Dissenting, Judge Frank Easterbrook begins by noting the lack of adversity between the parties. “The plaintiffs have dismissed their complaint. None of the class’s members sought to intervene to carry on the litigation. The defendants have moved to dismiss their appeal. No one wants to continue litigating.” The dissent then notes that Rule 42(b)(2) does not by its terms grant a panel discretion to keep the appeal open for any other purpose than “resolv[ing] the terms of dismissal, such as the allocation of costs.”

Absent adversity, where the “suit has neither a plaintiff nor an appellant,” the court lacked jurisdiction to act further. “It seems best to me, however, to take the Department of Justice at its word: it wants us to dismiss the appeal (which is what it promised plaintiffs to do).
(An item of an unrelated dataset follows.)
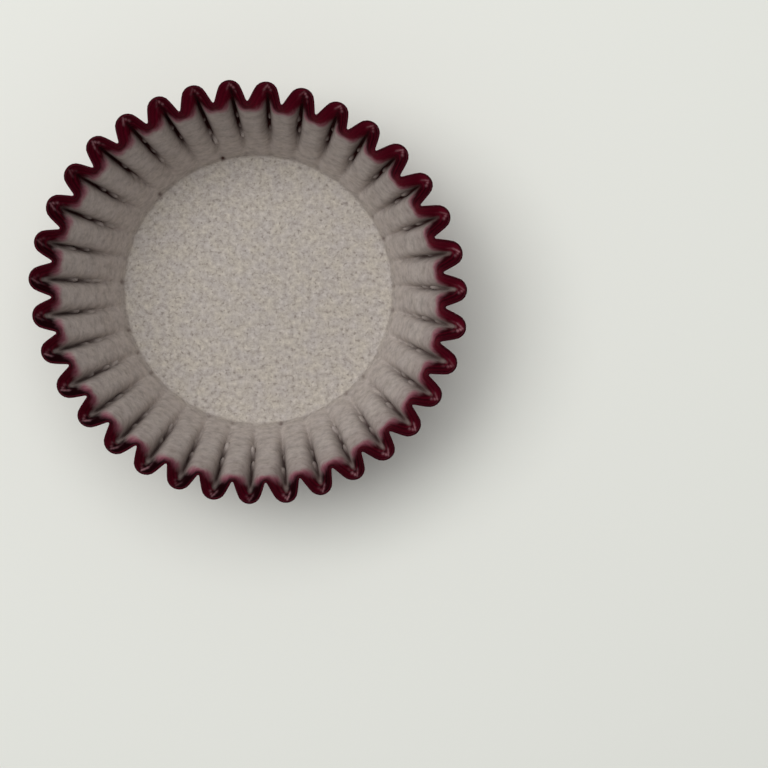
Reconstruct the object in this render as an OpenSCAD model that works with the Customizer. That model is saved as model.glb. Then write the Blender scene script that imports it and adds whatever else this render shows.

If we vacate the district court’s order, we can’t then dismiss the appeal; vacatur ends the appeal without dismissal. By contrast, if we dismiss the appeal as the motion proposes we cannot vacate or otherwise affect the district court’s judgment. A losing party’s decision not to pursue an appeal does not support or permit vacatur of a district court’s order.”

The dissent also notes the party-presentation principle as another reason not to vacate. “My colleagues are troubled by some of the events in this litigation, and I share those concerns. But appellate judges’ dissatisfaction with the district court’s handling of a suit should not matter unless at least one of the parties is dissatisfied—and none of the parties to this case now expresses dissatisfaction.”

In sum, “[w]e should have left in place whatever the district judge left in place . . . and committed to the future the resolution of any questions about what force, if any, the district judge’s opinions and orders have after all litigants abandon the field of battle.”